REFERENCE: Human Movement Science 26 (2007) 841-852

https://www.researchgate.net/publication/5909775_3D_analysis_of_the_body_center_of_mass_in_rock_climbing

Rock climbing trajectory: A global variable of rock climbing performance

AUTHORS: D.M. Binney, T. Cochrane | Year: 2002

SUMMARY/RESULTS: The researchers analyzed the length of 72 climbers’ movement paths up 4 competitive climbs at the national and international level. The researchers found that a shorter movement path up the wall appeared to be correlated with climbing performance.

REFERENCE: University of Sheffield Ccentre of Sports Medicine, University of Stafford School of Health, 2002, 2nd Conference Scie tech Climbing & Mountaineering

https://www.thebmc.co.uk/bmcNews/media/u_content/File/competitions/high_perfomance_archive/trajectory.pdf

Analysis of climbing technique using the ProReflex Motion Analysis System

AUTHOR: Bursnall, Messenger | Year: 1999

SUMMARY/RESULTS: Researchers used a video analysis tool to compare the arm movement of five subjects on a wall in quadrupedal posture executing first a low reaching task and then a high reaching task. The primary purpose was to evaluate the use of the video analysis tool in identifying differences and similarities between the climbers for a simple hand movement, which it did. Results also support (1) Quaine et al (1997) in that while reaching for a high hold the body was positioned closer to the wall, and (2) suggestion that lower limbs are principally concerned with supporting body weight.

REFERENCE: International Conference on Science and Technology in Climbing and Mountaineering, 1999, Leeds UK.

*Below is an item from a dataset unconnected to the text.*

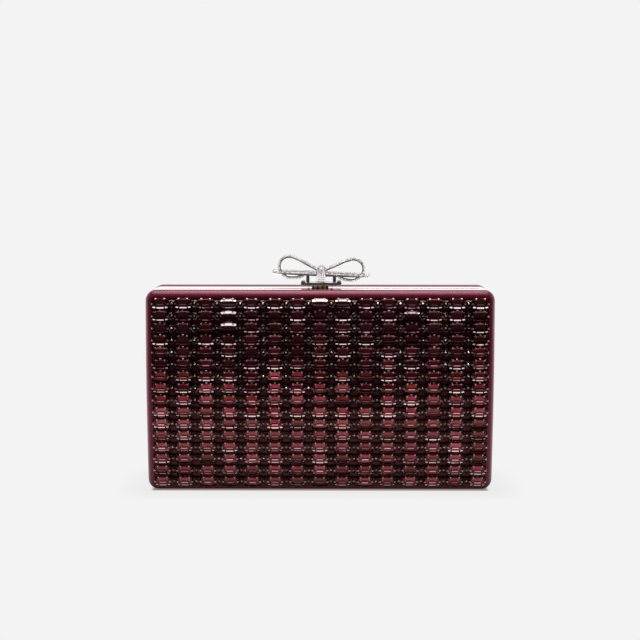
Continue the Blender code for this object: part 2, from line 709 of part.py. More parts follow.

http://dk.mors.si/Dokument.php?id=42&lang=eng

Three dimensional analysis of rock climbing techniques

AUTHORS: Werner, Gebert, Kauer | Year: 1999

SUMMARY/RESULTS: Authors used video to analyze four climbers at the 1993 Innsbruck World Cup who were exiting a roof section of a climb. Authors conclude that it may be important to hold one’s center of gravity near to the wall and keep constant velocity in raising one’s center of gravity.

REFERENCE: International Conference on Science and Technology in Climbing and Mountaineering, 1999, Leeds UK.